- Born: Gregory Thomas Laden 1958 (age 67–68)
- Education: University of the State of New York Regents College, Harvard University
- Children: 2 (one son, one daughter)
- Scientific career
- Fields: Biological anthropology
- Institutions: University of Minnesota
- Thesis: Ethnoarchaeology and land use ecology of the Efe (Pygmies) of the Ituri Rain Forest, Zaire: a behavioral ecological study of land use patterns and foraging behavior (1992)
- Doctoral advisor: Irven DeVore

= Greg Laden =

American anthropologist (born 1958)

Gregory Thomas Laden is an American biological anthropologist and science blogger.

==Education==
Born in 1958, Laden received his B.A. from the University of the State of New York's Regents College program in 1984, and his M.A. and Ph.D. from Harvard University in 1987 and 1992, respectively, where he was advised by Irven DeVore.

==Career==
Laden has taught at multiple institutions, including, but not limited to, Harvard, the University of Minnesota, and Century College.
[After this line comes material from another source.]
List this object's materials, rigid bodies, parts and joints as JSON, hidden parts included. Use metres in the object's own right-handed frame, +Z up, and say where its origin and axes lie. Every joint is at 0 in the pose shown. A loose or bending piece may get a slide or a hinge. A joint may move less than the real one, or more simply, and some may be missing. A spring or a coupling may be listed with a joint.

In 1999, when he was on the faculty of the University of Minnesota, he co-authored a study in Current Anthropology that found that the practice of humans cooking food evolved because it allowed them to cook vegetables. He published a blog, "Greg Laden's Blog", on ScienceBlogs, where he focused on public controversies regarding multiple scientific topics, including global warming and evolution.